A server can prevent login attempts from users registered from another server though: it checks if the server public key is signed by the server that is authenticating the user in that moment. This is the way a server shows "trust" in one another. If anything happens, a revocation of the signature and that server is no longer trusted.
Anyway this doesn't prevent a rogue server from creating forged identities or fake accounts. There are mechanisms to protect users against that, but only when such abuses are discovered — that's because if an abuse is sporadic, it's hard to uncover it.

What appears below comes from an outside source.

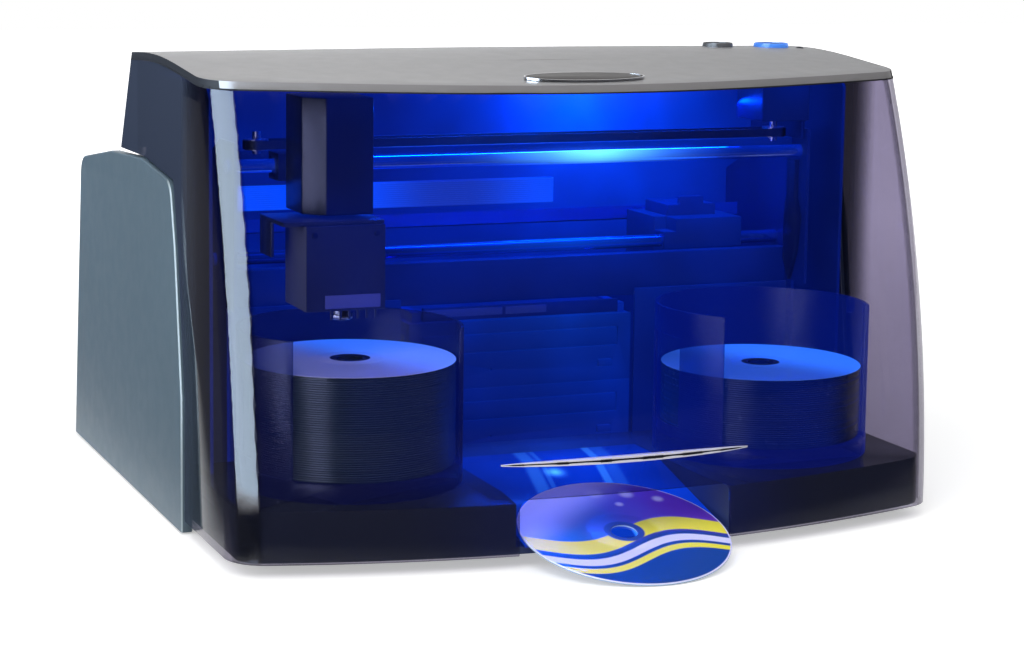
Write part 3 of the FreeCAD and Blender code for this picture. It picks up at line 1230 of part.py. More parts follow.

Still, there's no formal agreement between servers. They all count on mutual trust and spoken deals. This matter will be addressed when Kontalk will grow enough to justify the creation of a nonprofit organization, with an organized team and a more defined path to follow.

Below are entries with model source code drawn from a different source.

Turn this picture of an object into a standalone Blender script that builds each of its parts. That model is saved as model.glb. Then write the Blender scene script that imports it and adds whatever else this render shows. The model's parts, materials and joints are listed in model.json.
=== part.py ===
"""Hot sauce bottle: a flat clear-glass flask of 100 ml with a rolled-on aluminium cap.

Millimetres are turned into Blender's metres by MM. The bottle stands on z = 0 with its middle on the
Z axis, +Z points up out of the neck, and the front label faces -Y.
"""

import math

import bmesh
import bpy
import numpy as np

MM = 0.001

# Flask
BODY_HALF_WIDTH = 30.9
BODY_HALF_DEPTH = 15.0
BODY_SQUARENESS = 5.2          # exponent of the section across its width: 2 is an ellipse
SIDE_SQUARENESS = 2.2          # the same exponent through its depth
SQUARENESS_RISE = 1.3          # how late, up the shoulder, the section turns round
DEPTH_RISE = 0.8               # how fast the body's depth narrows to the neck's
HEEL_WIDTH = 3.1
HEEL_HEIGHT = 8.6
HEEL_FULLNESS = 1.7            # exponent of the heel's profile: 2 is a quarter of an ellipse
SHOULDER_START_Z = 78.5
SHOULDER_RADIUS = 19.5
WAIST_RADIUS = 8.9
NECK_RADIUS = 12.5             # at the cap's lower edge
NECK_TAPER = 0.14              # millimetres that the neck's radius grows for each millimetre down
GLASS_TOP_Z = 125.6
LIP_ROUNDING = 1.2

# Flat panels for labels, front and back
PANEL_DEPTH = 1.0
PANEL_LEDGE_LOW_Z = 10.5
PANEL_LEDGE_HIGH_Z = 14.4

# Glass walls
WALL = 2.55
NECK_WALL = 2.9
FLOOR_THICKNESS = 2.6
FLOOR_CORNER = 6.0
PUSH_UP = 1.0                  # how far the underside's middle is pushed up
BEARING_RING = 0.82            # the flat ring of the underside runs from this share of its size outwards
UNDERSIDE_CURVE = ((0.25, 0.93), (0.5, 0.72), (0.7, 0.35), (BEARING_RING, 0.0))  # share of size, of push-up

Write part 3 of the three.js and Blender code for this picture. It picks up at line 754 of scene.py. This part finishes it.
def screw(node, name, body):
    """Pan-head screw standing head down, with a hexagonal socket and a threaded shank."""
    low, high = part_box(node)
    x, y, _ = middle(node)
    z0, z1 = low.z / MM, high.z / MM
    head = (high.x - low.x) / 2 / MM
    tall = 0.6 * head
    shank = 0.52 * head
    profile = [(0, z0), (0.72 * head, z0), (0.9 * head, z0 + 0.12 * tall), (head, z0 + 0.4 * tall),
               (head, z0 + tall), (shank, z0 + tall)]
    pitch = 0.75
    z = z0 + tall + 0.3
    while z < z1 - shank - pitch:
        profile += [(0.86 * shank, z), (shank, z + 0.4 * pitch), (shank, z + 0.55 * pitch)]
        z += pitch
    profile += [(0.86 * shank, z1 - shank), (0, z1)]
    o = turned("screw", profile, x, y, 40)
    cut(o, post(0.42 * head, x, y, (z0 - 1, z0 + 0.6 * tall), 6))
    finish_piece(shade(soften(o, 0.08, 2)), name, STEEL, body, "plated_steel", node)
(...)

Published: 2012-11-27 18:50:13 by Daniele Ricci

Kontalk is a collaborative network: it relies on multiple servers working together as a cluster. From a storage point of view, it's not a simple mirroring cluster; a Kontalk network can handle failover and load balance.


This is very simple: if a client can't connect to server A, it will simply connect to server B. It will be able to use its credentials with server B because of the recognized signature by server A. But what about user-related data? What if a user vCard is stored on server A, B wants to retrieve it but A is not available?

Load balance

This is also simple for client connections: if server A has too many connections, client will go to server B. Storage would be the same: if everyone upload files to server A, users will connect only to server A to download them. This way, server B will host no files.

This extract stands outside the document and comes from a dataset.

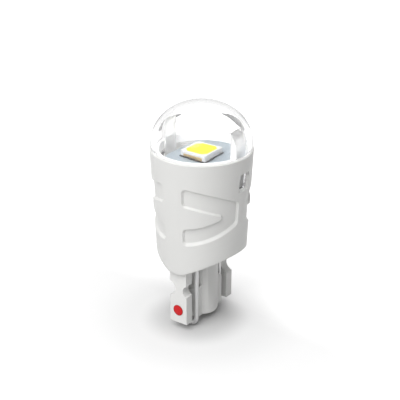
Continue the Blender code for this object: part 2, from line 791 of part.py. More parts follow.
def pin_places():
    """The feed pins stand one on each side of the driver board."""
    y = DRIVER_THICKNESS / 2 + SEAT_GAP + PIN_DIAMETER / 2
    return ((-PIN_X, y), (PIN_X, -y))


def round_rod(name, x, y, radius, low, high):
    rod = revolve(name, [(0, low), (radius, low), (radius, high), (0, high)], HOLE_SEGMENTS)
    rod.data.transform(Matrix.Translation((x, y, 0)))
    return rod


def build_thermal_pad(mat):
    outline = disc_outline(PAD_DIAMETER / 2, BOARD_FLAT_Y - PAD_FLAT_STEP)
    pad = prism("thermal_pad", outline, "Z", PAD_LOW_Z, PAD_TOP_Z)
    for x, y in pin_places():
        cut(pad, round_rod("pin_tool", x, y, PIN_DIAMETER / 2 + PIN_HOLE_CLEARANCE, SINK_TOP_Z, BOARD_LOW_Z))
    return finish(pad, mat)


def build_heat_sink(mat):
    cup_inner = SINK_CUP_RADIUS - SINK_CUP_WALL
    cup_low = DRIVER_LOW_Z + WIRE_OVERLAP_ON_BOARD + SINK_CUP_ABOVE_WIRES
    cup_top = (SINK_LOW_Z + SINK_TOP_Z) / 2
    flange = disc_outline(POCKET_RADIUS - SINK_FLANGE_CLEARANCE, LEG_INNER_Y - SINK_FLAT_CLEARANCE)
    sink = prism("heat_sink", flange, "Z", SINK_LOW_Z, SINK_TOP_Z)
    cup = revolve("cup", [
        (cup_inner, cup_low),
        (SINK_CUP_RADIUS, cup_low),
        (SINK_CUP_RADIUS, cup_top),
        (cup_inner, cup_top),
    ], ROUND_SEGMENTS)
    join(sink, cup)
    for x, y in pin_places():
        radius = PIN_DIAMETER / 2 + PIN_HOLE_CLEARANCE
        cut(sink, round_rod("pin_tool", x, y, radius, SINK_LOW_Z - CUT_MARGIN, PAD_LOW_Z))
    return finish(sink, mat)


# LED

def build_led(frame_mat, base_mat, phosphor_mat, contact_mat):
    base_x = LED_X / 2 + LED_BASE_MARGIN_X
    base_y = LED_Y / 2 + LED_BASE_MARGIN_Y
    base_outline = rounded_rectangle(base_x, base_y, LED_CORNER_ROUND)
    base = prism("led_base", base_outline, "Z", LED_BASE_LOW_Z, LED_BASE_LOW_Z + LED_BASE_THICKNESS)
    finish(base, base_mat)

    frame = prism("led_frame", rounded_rectangle(LED_X / 2, LED_Y / 2, LED_CORNER_ROUND),
                  "Z", LED_LOW_Z, LED_TOP_Z)
    pocket_low = LED_TOP_Z - PHOSPHOR_DEPTH - SEAT_GAP
    half_x = LED_X / 2 - LED_RIM_X
    half_y = LED_Y / 2 - LED_RIM_Y
    pocket_outline = clipped_rectangle(half_x + FILM_GAP, half_y + FILM_GAP, PHOSPHOR_CLIP)
    pocket = prism("pocket_tool", pocket_outline, "Z", pocket_low, LED_TOP_Z + CUT_MARGIN)
    cut(frame, pocket)
    for side, name in ((-1, "led_contact_left"), (1, "led_contact_right")):
        low_x, high_x = sorted((side * (LED_X / 2 - CONTACT_DEPTH - FILM_GAP), side * LED_X))
        notch = box("contact_tool", (low_x, -CONTACT_Y / 2 - FILM_GAP, LED_LOW_Z - CUT_MARGIN),
                    (high_x, CONTACT_Y / 2 + FILM_GAP, LED_LOW_Z + CONTACT_HEIGHT + FILM_GAP))
        cut(frame, notch)
        low_x, high_x = sorted((side * (LED_X / 2 - CONTACT_DEPTH), side * (LED_X / 2 + CONTACT_PROUD)))
        contact_top = LED_LOW_Z + CONTACT_HEIGHT
        contact = box(name, (low_x, -CONTACT_Y / 2, LED_LOW_Z), (high_x, CONTACT_Y / 2, contact_top))
        finish(contact, contact_mat)
    finish(frame, frame_mat)

    phosphor_outline = clipped_rectangle(half_x, half_y, PHOSPHOR_CLIP)
    phosphor = prism("led_phosphor", phosphor_outline, "Z", LED_TOP_Z - PHOSPHOR_DEPTH, LED_TOP_Z)
    finish(phosphor, phosphor_mat)


# Driver board and its components

def build_driver_board(mat):
    low = (-DRIVER_HALF_WIDTH, -DRIVER_THICKNESS / 2, DRIVER_LOW_Z)
    high = (DRIVER_HALF_WIDTH, DRIVER_THICKNESS / 2, DRIVER_TOP_Z)
    return finish(box("driver_board", low, high), mat)


def build_feed_pins(mat):
    for name, (x, y) in zip(("feed_pin_left", "feed_pin_right"), pin_places()):
        low = DRIVER_TOP_Z - PIN_OVERLAP_ON_BOARD
        finish(round_rod(name, x, y, PIN_DIAMETER / 2, low, BOARD_LOW_Z - SEAT_GAP), mat)


def component(name, face, x, below_top, width, length, thickness, mat):
    """A block soldered to one face of the driver board, placed by its middle."""
    near = DRIVER_THICKNESS / 2 + SEAT_GAP
    low_y, high_y = sorted((face * near, face * (near + thickness)))
    z = DRIVER_TOP_Z - below_top
    block = box(name, (x - width / 2, low_y, z - length / 2), (x + width / 2, high_y, z + length / 2))
    finish(bevelled(block, COMPONENT_EDGE, 1), mat)


def build_components(package_mat, capacitor_mat, resistor_mat):
    for name, face in (("bridge_rectifier", 1), ("driver_chip", -1)):
        component(name, face, face * PACKAGE_X, PACKAGE_BELOW_TOP,
                  PACKAGE_WIDTH, PACKAGE_LENGTH, PACKAGE_THICKNESS, package_mat)
    for name, face in (("capacitor_left", 1), ("capacitor_right", -1)):
        component(name, face, -face * CAPACITOR_X, CAPACITOR_BELOW_TOP,
                  CAPACITOR_WIDTH, CAPACITOR_LENGTH, CAPACITOR_THICKNESS, capacitor_mat)
    for name, face, row in (
        ("resistor_1", -1, 0), ("resistor_2", -1, 1), ("resistor_3", 1, 0), ("resistor_4", 1, 1),
    ):
        component(name, face, face * RESISTOR_X, RESISTOR_BELOW_TOP + row * RESISTOR_PITCH,
                  RESISTOR_WIDTH, RESISTOR_LENGTH, RESISTOR_THICKNESS, resistor_mat)


# Red dot

def build_dot(mat):
    near = BLADE_OUTER_X + FILM_GAP
    radius = DOT_DIAMETER / 2
    outline = []
    for i in range(ROUND_SEGMENTS):
        angle = 2 * math.pi * i / ROUND_SEGMENTS
        outline.append((radius * math.cos(angle), FOOT_Z + DOT_HEIGHT + radius * math.sin(angle)))
    return finish(prism("red_dot", outline, "X", -near - DOT_THICKNESS, -near), mat)


def main():
    clear_scene()
    body_plastic = material("housing_plastic", (0.78, 0.78, 0.76), 0.45)
    base_plastic = material("base_plastic", (0.76, 0.76, 0.74), 0.5)
    clear_plastic = material("clear_plastic", (0.96, 0.97, 0.97), 0.03, transmission=1.0)
    tinned_wire = material("tinned_wire", (0.62, 0.62, 0.63), 0.3, 1.0)
    board_mask = material("board_mask", (0.52, 0.6, 0.68), 0.4)
    aluminium = material("aluminium", (0.7, 0.7, 0.71), 0.35, 1.0)
    thermal = material("thermal_pad", (0.45, 0.5, 0.58), 0.8)
    white_frame = material("led_white", (0.86, 0.86, 0.86), 0.35)
    dark_base = material("led_dark", (0.03, 0.03, 0.03), 0.6)
    phosphor = material("phosphor", (0.95, 0.86, 0.05), 0.5)
    gold = material("gold_contact", (0.75, 0.48, 0.15), 0.3, 1.0)
    driver_green = material("driver_mask", (0.05, 0.25, 0.12), 0.45)
    black = material("component_black", (0.03, 0.03, 0.03), 0.5)
    ceramic = material("component_grey", (0.12, 0.12, 0.13), 0.4)
    tan = material("component_tan", (0.45, 0.33, 0.2), 0.45)
    red = material("red_paint", (0.8, 0.02, 0.02), 0.35)

    build_housing(body_plastic)
    build_wedge_base(base_plastic)
    build_contact_wires(tinned_wire)
    build_dome(clear_plastic)
    build_board(board_mask)
    build_thermal_pad(thermal)
    build_heat_sink(aluminium)
    build_led(white_frame, dark_base, phosphor, gold)
    build_driver_board(driver_green)
    build_feed_pins(tinned_wire)
    build_components(black, tan, ceramic)
    build_dot(red)


main()
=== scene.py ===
"""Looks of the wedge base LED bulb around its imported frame.

Fine meshes for the pieces that show, procedural materials for every piece, a pale studio and the camera.
Metres, +Z up. The bulb stands on the axis X = Y = 0, with its blades along X and its snap windows along Y.
"""

import math

import bmesh
import bpy
import numpy as np
from mathutils import Matrix, Vector


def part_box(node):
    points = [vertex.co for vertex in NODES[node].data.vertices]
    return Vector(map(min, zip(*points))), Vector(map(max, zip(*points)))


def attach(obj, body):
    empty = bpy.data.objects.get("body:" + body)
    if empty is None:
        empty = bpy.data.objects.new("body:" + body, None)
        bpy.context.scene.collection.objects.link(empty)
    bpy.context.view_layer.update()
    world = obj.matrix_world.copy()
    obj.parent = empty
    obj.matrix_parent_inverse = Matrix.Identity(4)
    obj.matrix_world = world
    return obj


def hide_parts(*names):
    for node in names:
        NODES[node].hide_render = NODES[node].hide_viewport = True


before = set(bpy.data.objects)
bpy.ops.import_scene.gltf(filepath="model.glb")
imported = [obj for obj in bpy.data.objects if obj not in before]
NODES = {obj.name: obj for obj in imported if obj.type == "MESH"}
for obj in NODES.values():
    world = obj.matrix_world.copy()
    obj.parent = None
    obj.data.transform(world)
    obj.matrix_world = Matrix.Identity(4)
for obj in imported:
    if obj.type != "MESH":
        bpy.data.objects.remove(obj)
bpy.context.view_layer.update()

MM = 0.001

# Sizes read from the frame
FOOT_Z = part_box("wedge_base")[0].z
RIM_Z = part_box("housing")[1].z
BOARD_TOP_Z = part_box("led_board")[1].z
DOME_TOP_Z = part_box("dome_lens")[1].z
LEG_FOOT_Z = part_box("dome_lens")[0].z

# Fits, and how far a cutting shape reaches past what it cuts
SEAT_GAP = 0.08 * MM
SLIDE_GAP = 0.15 * MM
CUT_MARGIN = 1.0 * MM
CUT_REACH = 30 * MM

# Housing
RIM_RADIUS = 10.05 * MM
DRAFT = math.radians(2.87)
HEM_HEIGHT = 11.4 * MM
HEM_FLAT_Y = 1.6 * MM
HEM_SLOPE = 0.5
HEM_ROUND = 0.08 * MM
RIM_ROUND = 0.22 * MM
POCKET_LIP_ROUND = 0.12 * MM
WALL = 1.3 * MM
SKIRT_WALL = 0.58 * MM
SKIRT_STEP_ABOVE_HEM = 0.43 * MM
POCKET_RADIUS = RIM_RADIUS - 0.8 * MM
POCKET_DEPTH = 4.0 * MM
SHOULDER_Z = RIM_Z - POCKET_DEPTH

# Sunk chevrons. The lip's round is a share of the wall's width.
CHEVRON_DEPTH = 0.45 * MM
CHEVRON_WALL_WIDTH = 0.3 * MM
CHEVRON_SILL_WIDTH = 0.58 * MM
CHEVRON_LIP_ROUND = 0.08
CHEVRON_Z = RIM_Z - 11.0 * MM
CHEVRON_HALF_OPENING = 1.86 * MM
CHEVRON_SLOPE = 0.455
CHEVRON_BAND_HALF_WIDTH = 2.1 * MM
CHEVRON_SIDE_X = 1.1 * MM
CHEVRON_TOP_CORNER_ROUND = 0.4 * MM
CHEVRON_LOW_CORNER_ROUND = 1.2 * MM
CHEVRON_END_ROUND = 0.95 * MM
CHEVRON_TANGENT_STEP = 0.18 * MM
ISLAND_Z = CHEVRON_Z - 0.12 * MM
ISLAND_HALF_OPENING = 1.91 * MM
ISLAND_TIP_ROUND = 0.42 * MM

# Snap windows and the dome's legs
WINDOW_WIDTH = 3.2 * MM
WINDOW_TOP_Z = RIM_Z - 3.2 * MM
WINDOW_TALL = 3.55 * MM
WINDOW_SHIFT = 0.25 * MM
LEG_HALF_WIDTH = 1.7 * MM
LEG_OUTER_Y = POCKET_RADIUS - 0.23 * MM
LEG_INNER_Y = LEG_OUTER_Y - 1.42 * MM
LEG_STEP = 0.35 * MM
LEG_WITHIN_DOME = 0.3 * MM
HOOK_HALF_WIDTH = 1.15 * MM
HOOK_REACH = 0.42 * MM
HOOK_TIP = 0.55 * MM
HOOK_RAMP = 2.1 * MM
HOOK_ROOT_DEPTH = 0.4 * MM
HOOK_HEEL = 0.2 * MM
HOOK_TOP_Z = WINDOW_TOP_Z - SLIDE_GAP
HOOK_LOW_Z = HOOK_TOP_Z - HOOK_TIP - HOOK_RAMP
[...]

Solution 1: replication by caching

All servers are pretty much always connected with each other in order to accomplish several tasks, such as forwarding messages, probing presence. Even when broadcasting presence, the net component will connect to every server for sending the presence stanza — because the router would broadcast to every route.
This solution is quite simple: whenever a change occurs, the server will broadcast it to the network. Of course there could be many optimizations to that, including:

  • cache expiration
  • broadcast only to some servers, based on user presence and subscriptions

Whenever a server needs information, it can always request it manually. The main con here is server unavailability: server A will not be able to obtain user info only stored on server B.

Solution 2: IRC-like full replication

On server join, a full presence situation and all user data are sent to the joining server by another one. This is an immense waste of resources, but I need to investigate if it can bring some benefits.

Solution 3: distributed hash table

This is actually my dream storage: real partitioned distribution. A DHT is ideally the perfect storage — at least on paper — because of the distributed nature of the Kontalk network. If DHT communication is secured with strong encryption and protected by access privileges, it could bring huge benefits, not to mention the reliability it could have.
But, as all things, it has its cons: synchronization. A presence system needs to be synchronized to the second. Even if with solution 1 we might have synchronization issues too, a DHT is a far more complex beast to handle.


Kontalk needs to store various kinds of data:

  • presence information
  • vCard data
  • privacy lists
  • media files metadata

I guess the solution I'll use will be #1, because it's relatively easy to implement and debug. I will try to optimize it to extreme, but, of course, I will fall into DHT eventually.